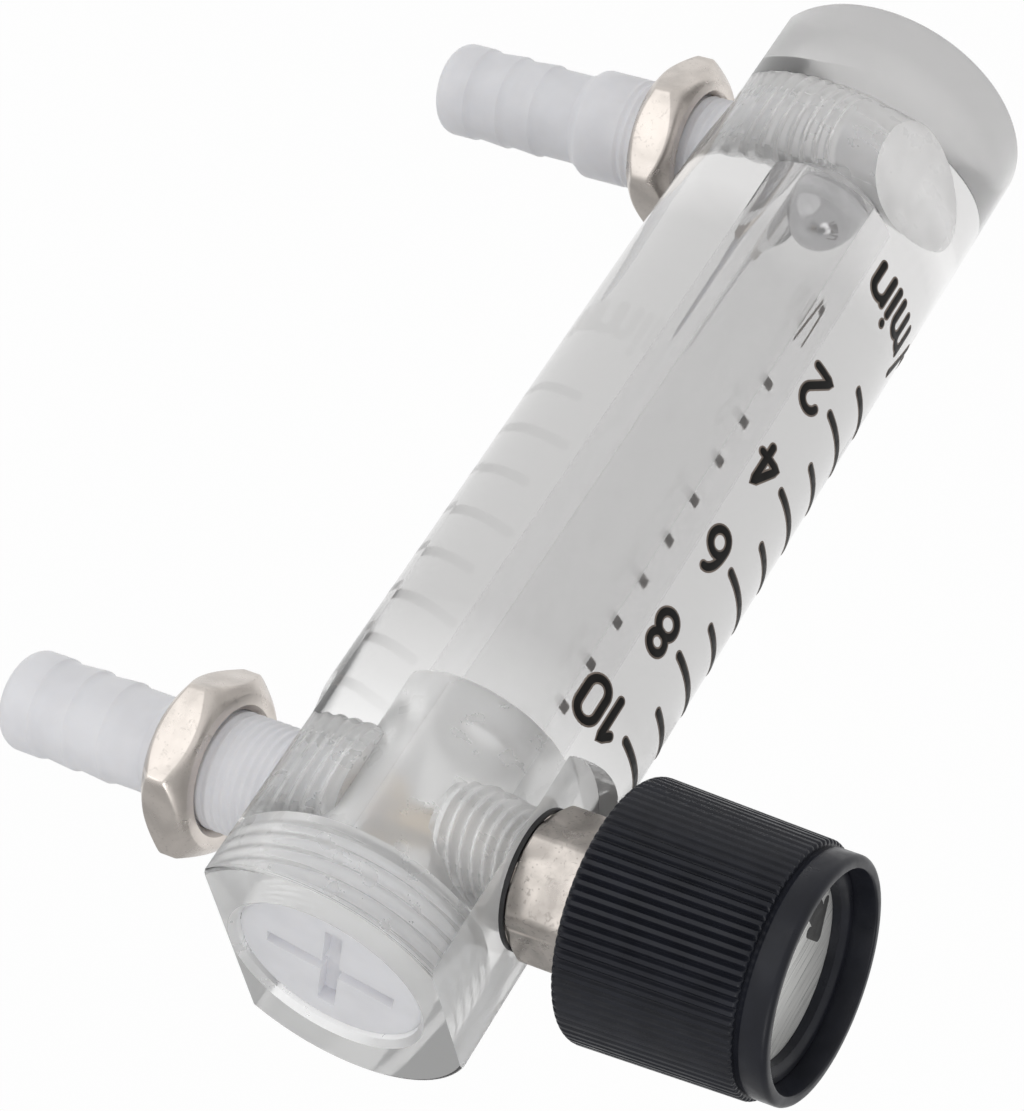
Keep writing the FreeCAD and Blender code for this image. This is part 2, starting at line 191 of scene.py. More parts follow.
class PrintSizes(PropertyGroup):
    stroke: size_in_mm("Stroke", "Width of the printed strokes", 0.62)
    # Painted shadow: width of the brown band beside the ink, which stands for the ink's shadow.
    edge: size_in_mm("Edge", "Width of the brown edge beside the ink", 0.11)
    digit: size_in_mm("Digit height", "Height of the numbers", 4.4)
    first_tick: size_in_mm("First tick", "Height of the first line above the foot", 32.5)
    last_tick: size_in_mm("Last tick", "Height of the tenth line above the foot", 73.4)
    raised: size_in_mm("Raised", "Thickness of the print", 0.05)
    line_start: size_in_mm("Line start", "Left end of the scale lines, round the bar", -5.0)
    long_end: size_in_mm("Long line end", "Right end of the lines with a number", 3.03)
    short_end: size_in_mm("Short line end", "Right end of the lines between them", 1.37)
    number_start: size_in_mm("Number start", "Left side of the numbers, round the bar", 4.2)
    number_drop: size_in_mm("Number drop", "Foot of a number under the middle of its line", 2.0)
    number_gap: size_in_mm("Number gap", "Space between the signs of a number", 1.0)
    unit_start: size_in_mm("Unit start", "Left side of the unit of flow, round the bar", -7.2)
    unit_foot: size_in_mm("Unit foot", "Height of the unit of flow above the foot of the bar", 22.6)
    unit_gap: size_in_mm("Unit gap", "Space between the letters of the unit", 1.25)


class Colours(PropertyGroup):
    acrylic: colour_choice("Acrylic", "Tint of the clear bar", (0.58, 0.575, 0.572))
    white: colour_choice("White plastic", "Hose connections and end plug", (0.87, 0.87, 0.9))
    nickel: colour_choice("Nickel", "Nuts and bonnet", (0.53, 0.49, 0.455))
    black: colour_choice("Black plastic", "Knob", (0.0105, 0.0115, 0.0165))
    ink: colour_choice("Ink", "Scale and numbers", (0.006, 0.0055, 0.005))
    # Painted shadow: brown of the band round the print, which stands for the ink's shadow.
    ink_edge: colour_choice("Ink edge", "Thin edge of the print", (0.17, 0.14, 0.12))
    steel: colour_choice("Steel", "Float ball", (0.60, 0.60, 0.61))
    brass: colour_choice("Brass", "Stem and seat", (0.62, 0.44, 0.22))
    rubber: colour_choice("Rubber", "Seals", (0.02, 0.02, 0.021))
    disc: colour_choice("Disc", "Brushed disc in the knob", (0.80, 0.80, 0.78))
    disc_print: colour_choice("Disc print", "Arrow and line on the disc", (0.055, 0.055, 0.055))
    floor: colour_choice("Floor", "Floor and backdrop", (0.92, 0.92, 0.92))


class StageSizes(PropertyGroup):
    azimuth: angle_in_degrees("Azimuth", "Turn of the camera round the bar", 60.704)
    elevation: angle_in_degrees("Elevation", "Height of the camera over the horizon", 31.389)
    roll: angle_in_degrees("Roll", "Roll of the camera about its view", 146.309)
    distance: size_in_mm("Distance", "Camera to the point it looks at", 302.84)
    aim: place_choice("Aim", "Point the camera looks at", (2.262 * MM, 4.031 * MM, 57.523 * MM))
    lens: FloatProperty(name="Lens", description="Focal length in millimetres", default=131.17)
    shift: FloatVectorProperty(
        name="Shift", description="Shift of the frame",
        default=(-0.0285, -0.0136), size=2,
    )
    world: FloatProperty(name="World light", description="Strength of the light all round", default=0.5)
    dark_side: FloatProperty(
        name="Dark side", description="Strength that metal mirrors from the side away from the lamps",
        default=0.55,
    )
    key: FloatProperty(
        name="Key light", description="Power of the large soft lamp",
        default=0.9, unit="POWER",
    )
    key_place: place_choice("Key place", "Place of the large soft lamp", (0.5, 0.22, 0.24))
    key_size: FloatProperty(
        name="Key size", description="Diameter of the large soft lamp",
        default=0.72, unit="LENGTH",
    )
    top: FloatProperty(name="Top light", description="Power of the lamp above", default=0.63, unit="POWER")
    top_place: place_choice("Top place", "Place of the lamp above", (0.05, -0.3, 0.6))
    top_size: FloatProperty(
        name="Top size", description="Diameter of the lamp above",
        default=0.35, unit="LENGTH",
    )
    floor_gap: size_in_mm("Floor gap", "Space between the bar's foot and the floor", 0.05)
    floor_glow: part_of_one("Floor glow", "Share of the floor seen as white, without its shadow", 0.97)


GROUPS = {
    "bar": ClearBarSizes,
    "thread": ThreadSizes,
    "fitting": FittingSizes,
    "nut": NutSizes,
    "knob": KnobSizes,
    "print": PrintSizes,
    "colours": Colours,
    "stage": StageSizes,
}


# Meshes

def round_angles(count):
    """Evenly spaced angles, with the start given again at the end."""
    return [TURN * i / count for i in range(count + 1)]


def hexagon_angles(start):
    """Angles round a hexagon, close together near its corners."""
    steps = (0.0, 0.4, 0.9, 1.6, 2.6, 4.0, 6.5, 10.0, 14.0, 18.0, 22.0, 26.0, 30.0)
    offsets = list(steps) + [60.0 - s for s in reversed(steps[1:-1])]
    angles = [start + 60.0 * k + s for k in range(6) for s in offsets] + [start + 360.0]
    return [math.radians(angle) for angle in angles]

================

== What needs to be done ==
Write the data back out verbatim.

== Result of this exercise ==
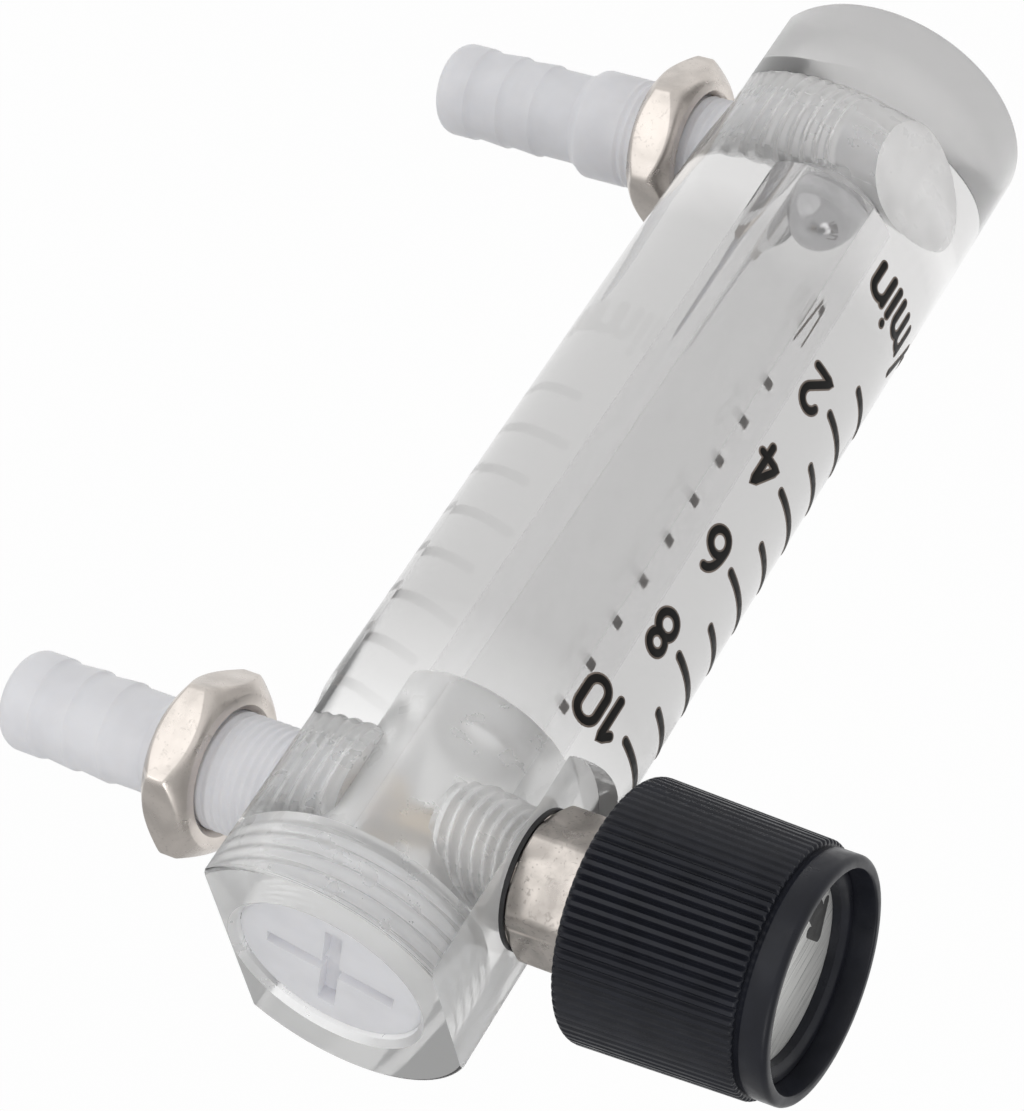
Keep writing the FreeCAD and Blender code for this image. This is part 2, starting at line 191 of scene.py. More parts follow.
class PrintSizes(PropertyGroup):
    stroke: size_in_mm("Stroke", "Width of the printed strokes", 0.62)
    # Painted shadow: width of the brown band beside the ink, which stands for the ink's shadow.
    edge: size_in_mm("Edge", "Width of the brown edge beside the ink", 0.11)
    digit: size_in_mm("Digit height", "Height of the numbers", 4.4)
    first_tick: size_in_mm("First tick", "Height of the first line above the foot", 32.5)
    last_tick: size_in_mm("Last tick", "Height of the tenth line above the foot", 73.4)
    raised: size_in_mm("Raised", "Thickness of the print", 0.05)
    line_start: size_in_mm("Line start", "Left end of the scale lines, round the bar", -5.0)
    long_end: size_in_mm("Long line end", "Right end of the lines with a number", 3.03)
    short_end: size_in_mm("Short line end", "Right end of the lines between them", 1.37)
    number_start: size_in_mm("Number start", "Left side of the numbers, round the bar", 4.2)
    number_drop: size_in_mm("Number drop", "Foot of a number under the middle of its line", 2.0)
    number_gap: size_in_mm("Number gap", "Space between the signs of a number", 1.0)
    unit_start: size_in_mm("Unit start", "Left side of the unit of flow, round the bar", -7.2)
    unit_foot: size_in_mm("Unit foot", "Height of the unit of flow above the foot of the bar", 22.6)
    unit_gap: size_in_mm("Unit gap", "Space between the letters of the unit", 1.25)


class Colours(PropertyGroup):
    acrylic: colour_choice("Acrylic", "Tint of the clear bar", (0.58, 0.575, 0.572))
    white: colour_choice("White plastic", "Hose connections and end plug", (0.87, 0.87, 0.9))
    nickel: colour_choice("Nickel", "Nuts and bonnet", (0.53, 0.49, 0.455))
    black: colour_choice("Black plastic", "Knob", (0.0105, 0.0115, 0.0165))
    ink: colour_choice("Ink", "Scale and numbers", (0.006, 0.0055, 0.005))
    # Painted shadow: brown of the band round the print, which stands for the ink's shadow.
    ink_edge: colour_choice("Ink edge", "Thin edge of the print", (0.17, 0.14, 0.12))
    steel: colour_choice("Steel", "Float ball", (0.60, 0.60, 0.61))
    brass: colour_choice("Brass", "Stem and seat", (0.62, 0.44, 0.22))
    rubber: colour_choice("Rubber", "Seals", (0.02, 0.02, 0.021))
    disc: colour_choice("Disc", "Brushed disc in the knob", (0.80, 0.80, 0.78))
    disc_print: colour_choice("Disc print", "Arrow and line on the disc", (0.055, 0.055, 0.055))
    floor: colour_choice("Floor", "Floor and backdrop", (0.92, 0.92, 0.92))


class StageSizes(PropertyGroup):
    azimuth: angle_in_degrees("Azimuth", "Turn of the camera round the bar", 60.704)
    elevation: angle_in_degrees("Elevation", "Height of the camera over the horizon", 31.389)
    roll: angle_in_degrees("Roll", "Roll of the camera about its view", 146.309)
    distance: size_in_mm("Distance", "Camera to the point it looks at", 302.84)
    aim: place_choice("Aim", "Point the camera looks at", (2.262 * MM, 4.031 * MM, 57.523 * MM))
    lens: FloatProperty(name="Lens", description="Focal length in millimetres", default=131.17)
    shift: FloatVectorProperty(
        name="Shift", description="Shift of the frame",
        default=(-0.0285, -0.0136), size=2,
    )
    world: FloatProperty(name="World light", description="Strength of the light all round", default=0.5)
    dark_side: FloatProperty(
        name="Dark side", description="Strength that metal mirrors from the side away from the lamps",
        default=0.55,
    )
    key: FloatProperty(
        name="Key light", description="Power of the large soft lamp",
        default=0.9, unit="POWER",
    )
    key_place: place_choice("Key place", "Place of the large soft lamp", (0.5, 0.22, 0.24))
    key_size: FloatProperty(
        name="Key size", description="Diameter of the large soft lamp",
        default=0.72, unit="LENGTH",
    )
    top: FloatProperty(name="Top light", description="Power of the lamp above", default=0.63, unit="POWER")
    top_place: place_choice("Top place", "Place of the lamp above", (0.05, -0.3, 0.6))
    top_size: FloatProperty(
        name="Top size", description="Diameter of the lamp above",
        default=0.35, unit="LENGTH",
    )
    floor_gap: size_in_mm("Floor gap", "Space between the bar's foot and the floor", 0.05)
    floor_glow: part_of_one("Floor glow", "Share of the floor seen as white, without its shadow", 0.97)


GROUPS = {
    "bar": ClearBarSizes,
    "thread": ThreadSizes,
    "fitting": FittingSizes,
    "nut": NutSizes,
    "knob": KnobSizes,
    "print": PrintSizes,
    "colours": Colours,
    "stage": StageSizes,
}


# Meshes

def round_angles(count):
    """Evenly spaced angles, with the start given again at the end."""
    return [TURN * i / count for i in range(count + 1)]


def hexagon_angles(start):
    """Angles round a hexagon, close together near its corners."""
    steps = (0.0, 0.4, 0.9, 1.6, 2.6, 4.0, 6.5, 10.0, 14.0, 18.0, 22.0, 26.0, 30.0)
    offsets = list(steps) + [60.0 - s for s in reversed(steps[1:-1])]
    angles = [start + 60.0 * k + s for k in range(6) for s in offsets] + [start + 360.0]
    return [math.radians(angle) for angle in angles]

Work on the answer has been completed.